En 1992, un de ses principaux essais, Women and Gender in Islam [Femmes et genres dans l'Islam] est publié. L'ouvrage a pour ambition de mettre en évidence les principaux discours et les structures sociales, politiques, juridiques, judiciaires et religieuses qui ont façonné l'expérience des femmes musulmanes ou non musulmanes, vivant au sein de la civilisation islamique. L'essai est cependant fortement centré sur l’Égypte[3] au détriment d'autres territoires clés tels que la Turquie. Elle y affirme que les pratiques oppressives auxquelles sont exposées les femmes au Moyen-Orient sont causés par la prévalence des interprétations patriarcales de l'Islam , et non par l'Islam lui-même. Elle y dresse une analyse historique de la façon dont une approche hiérarchique et patriarcale des rapports hommes/femmes a pris le pas progressivement sur une approche égalitaire des êtres humains, quel que soit leur sexe. Elle met en exergue également l'utilisation d'un discours sur l'émancipation de la femme par l'occident pour légitimer la colonisation, construisant un lien entre la question de la culture et de la condition de la femme[4].

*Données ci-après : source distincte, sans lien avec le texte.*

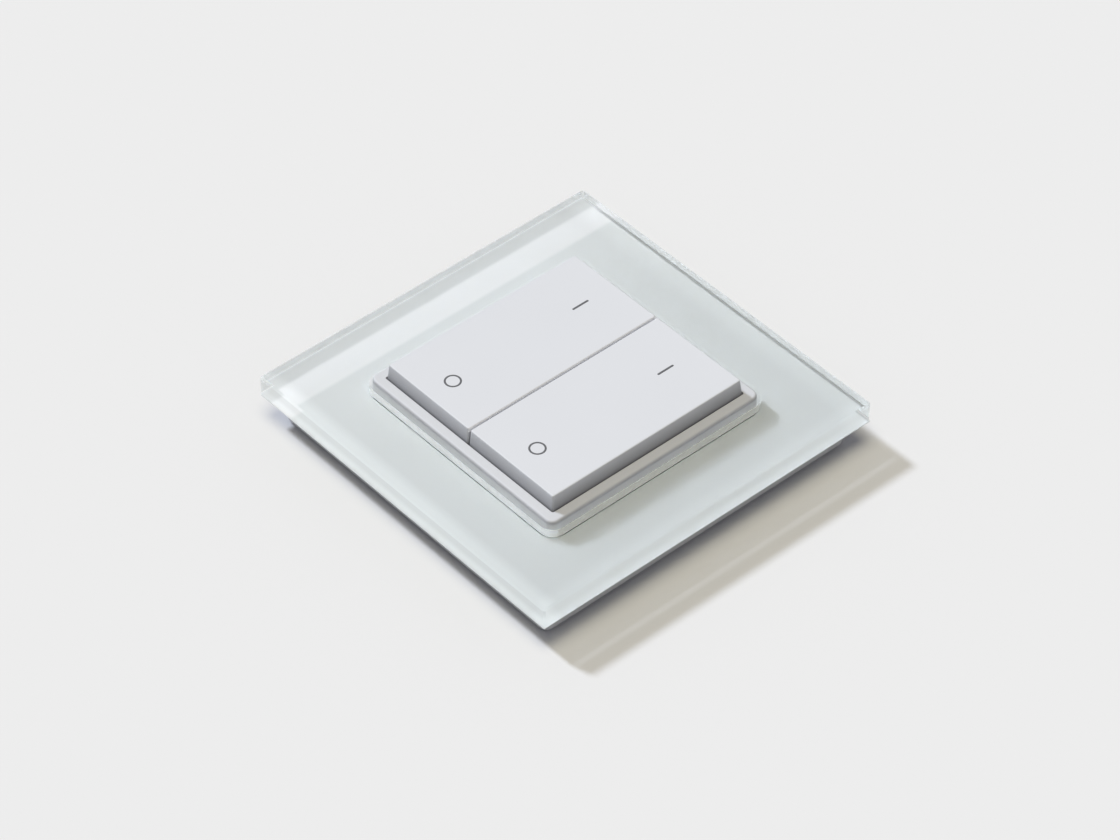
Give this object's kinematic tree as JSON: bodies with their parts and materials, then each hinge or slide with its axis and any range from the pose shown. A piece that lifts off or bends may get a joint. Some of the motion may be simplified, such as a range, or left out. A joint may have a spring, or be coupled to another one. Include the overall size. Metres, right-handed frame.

En 1999, elle obtient une chaire de professeure en Études des Femmes et de la Religion à la Harvard Divinity School[5]. Cette même année , elle publie A Border Passage [Traversée de frontières], où elle prend appui sur son propre parcours. Elle décrit l'environnement multiculturel cairote de son enfance, et celui de sa vie d'adulte en tant qu'expatriée et immigrante en Europe et aux États-Unis[6]. Elle raconte comment elle a été formée à l'Islam par le biais de sa grand-mère pendant son enfance, avec un enseignement bien distinct de celui prêché par l'élite religieuse masculine. Elle parle de son expérience en Europe et aux États-Unis, marquée par des tensions en voulant concilier son identité égyptienne musulmane avec les valeurs occidentales. Face au racisme et à l'islamophobie naissante, elle s'est décidé à dissiper aussi les mythes et les idées fausses de l'Occident sur l'Islam et les femmes Musulmanes. Elle se montre également critique sur le nationalisme arabe en Égypte et au Moyen-Orient. Selon elle, l'idée que les Égyptiens sont des Arabes est pratiquement inconnu jusqu'au XXe siècle. Elle considère que le nationalisme arabe, comme de nombreuses autres formes de pan-nationalisme, est un type d'impérialisme culturel[1].
En 2011, sort un autre de ses essais, A Quiet Revolution: The Veil's Resurgence, from the Middle East to America [Une révolution tranquille, la résurgence du voile, du Moyen-Orient à l'Amérique]. Elle y expose le renversement remarquable des idées sur le voile, et les débats acharnés engendrés. Le port du voile facial remonte, selon ses recherches, au Califat abbasside, et ne répond pas à un précepte religieux. Les femmes libres des classes sociales supérieures auraient commencé à se voiler le visage pour se distinguer des femmes esclaves, de plus en plus nombreuses. Leila Ahmed met en exergue comment cette question du voile a été utilisée pendant la colonisation, témoignant pour certains fonctionnaires et hommes politiques des puissances coloniales de la nécessité de la domination occidentale sur les sociétés prétendument arriérées. Elle rappelle les années 1940 et 1950, où, pour une génération de femmes musulmanes, vivre sans voile redevient normal, et n'est pas non plus le signe d'une rupture religieuse. De 1920 à 1960, les changements vestimentaires symbolisent le désir d'une grande partie des égyptiens d'imiter le mode de vie occidental. En explorant les attitudes changeantes qui suivent à l'égard de ce voile en Égypte, elle pose des questions sur le retournement de situation. Pourquoi le voile est-il réapparu chez les femmes diplômées et professionnelles? Est-ce vraiment un symbole de l'oppression des femmes ? Pourquoi inspire-t-il une si forte réaction de l'Occident ? L'ouvrage résume les changements qui ont favorisé son retour : le déclin du socialisme arabe après 1967, l'influence croissante de l'Islam saoudien ultra-conservateur et des Frères musulmans, et l'échec des politiques économiques pro-occidentales. Le port du voile a épousé ensuite de nouvelles significations : par exemple d'une expression religieuse personnelle, ou d'une solidarité avec la Palestine, avec la Tchétchénie ou l'Irak ou d'autres allégeances. Ce voile est ainsi devenu, pour Leila Ahmed, le signe d'un long enchevêtrement politique et culturel[7],[8],[9]. Cet essai lui vaut de recevoir un Grawemeyer Award en Religion de l'université de Louisville[10].
Elle a conseillé la réalisation du documentaire Muhammad: Legacy of a Prophet (2002), produit par Unity Productions Foundation.